* What you are asked to do
Reproduce verbatim the lines up to and including the one with "pad_gap = 0.3", starting from the first.
### Data
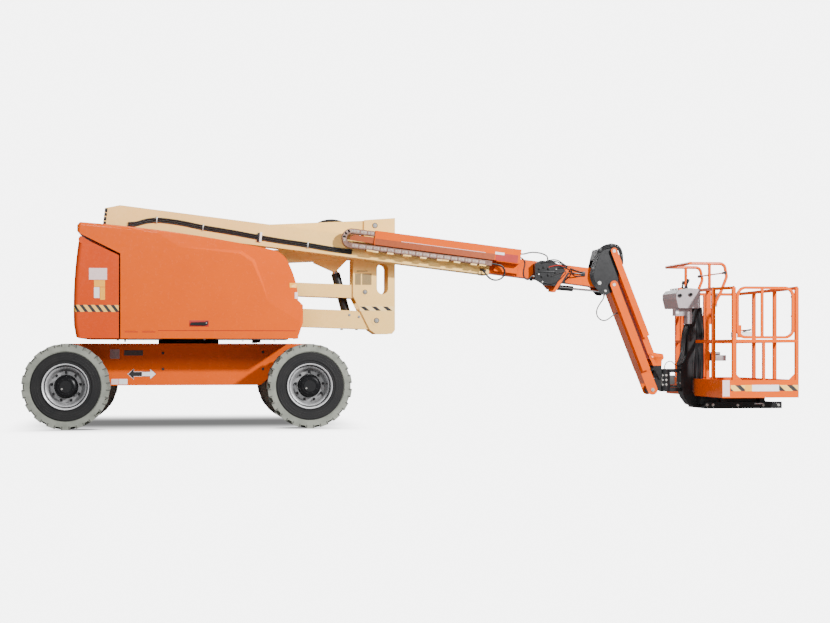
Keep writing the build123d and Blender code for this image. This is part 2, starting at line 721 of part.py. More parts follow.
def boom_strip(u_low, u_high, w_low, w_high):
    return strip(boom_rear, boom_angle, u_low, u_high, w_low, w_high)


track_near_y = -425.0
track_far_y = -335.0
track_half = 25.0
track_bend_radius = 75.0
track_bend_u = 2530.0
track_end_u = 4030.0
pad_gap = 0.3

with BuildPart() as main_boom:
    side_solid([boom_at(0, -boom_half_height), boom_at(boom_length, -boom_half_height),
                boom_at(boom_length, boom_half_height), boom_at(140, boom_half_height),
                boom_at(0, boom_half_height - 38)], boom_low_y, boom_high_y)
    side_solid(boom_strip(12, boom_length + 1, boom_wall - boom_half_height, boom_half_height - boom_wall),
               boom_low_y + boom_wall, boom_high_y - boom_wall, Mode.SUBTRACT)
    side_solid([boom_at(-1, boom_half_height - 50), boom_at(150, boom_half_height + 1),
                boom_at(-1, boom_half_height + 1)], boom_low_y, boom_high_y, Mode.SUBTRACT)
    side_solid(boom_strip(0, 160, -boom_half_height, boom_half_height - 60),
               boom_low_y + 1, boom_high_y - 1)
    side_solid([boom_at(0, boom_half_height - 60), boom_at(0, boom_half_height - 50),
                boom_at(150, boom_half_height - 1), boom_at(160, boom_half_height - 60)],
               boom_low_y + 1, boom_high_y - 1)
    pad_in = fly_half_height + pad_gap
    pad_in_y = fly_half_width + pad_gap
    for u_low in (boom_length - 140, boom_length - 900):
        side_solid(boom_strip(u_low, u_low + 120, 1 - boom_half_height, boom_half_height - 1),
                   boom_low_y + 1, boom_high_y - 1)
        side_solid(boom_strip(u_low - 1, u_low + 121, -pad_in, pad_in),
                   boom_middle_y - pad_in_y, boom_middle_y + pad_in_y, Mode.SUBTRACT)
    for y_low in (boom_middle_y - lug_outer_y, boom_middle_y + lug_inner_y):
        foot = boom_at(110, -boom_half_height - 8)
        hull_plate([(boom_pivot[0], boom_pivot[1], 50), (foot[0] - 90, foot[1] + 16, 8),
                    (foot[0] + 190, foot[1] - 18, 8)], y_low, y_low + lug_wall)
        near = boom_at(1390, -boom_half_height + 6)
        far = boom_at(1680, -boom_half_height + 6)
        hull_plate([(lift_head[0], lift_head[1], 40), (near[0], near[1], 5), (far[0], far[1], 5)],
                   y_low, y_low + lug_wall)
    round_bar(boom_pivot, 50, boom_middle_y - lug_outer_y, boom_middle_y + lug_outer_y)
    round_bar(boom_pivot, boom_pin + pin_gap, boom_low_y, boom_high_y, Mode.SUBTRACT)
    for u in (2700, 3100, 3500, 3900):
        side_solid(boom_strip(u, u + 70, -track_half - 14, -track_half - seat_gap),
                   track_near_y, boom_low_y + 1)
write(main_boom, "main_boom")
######
* Written answer
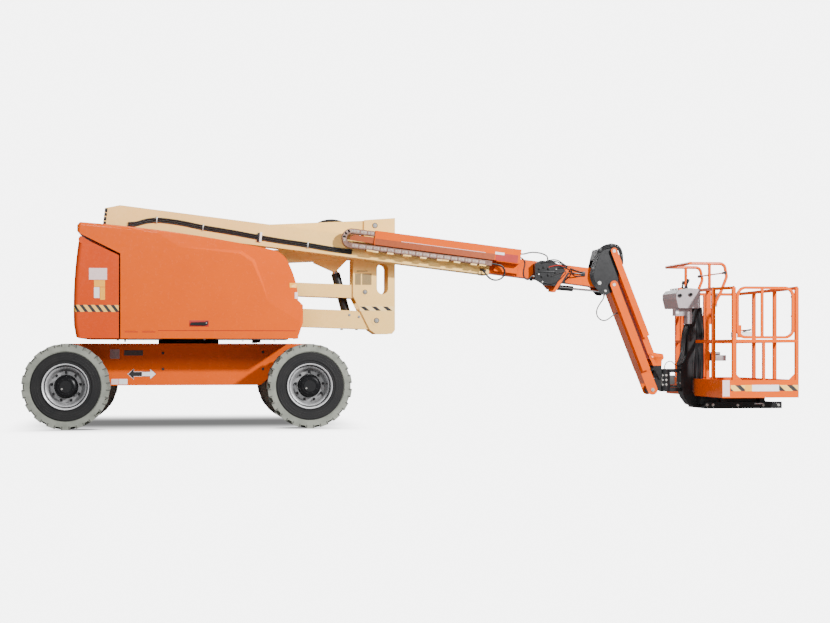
Keep writing the build123d and Blender code for this image. This is part 2, starting at line 721 of part.py. More parts follow.
def boom_strip(u_low, u_high, w_low, w_high):
    return strip(boom_rear, boom_angle, u_low, u_high, w_low, w_high)


track_near_y = -425.0
track_far_y = -335.0
track_half = 25.0
track_bend_radius = 75.0
track_bend_u = 2530.0
track_end_u = 4030.0
pad_gap = 0.3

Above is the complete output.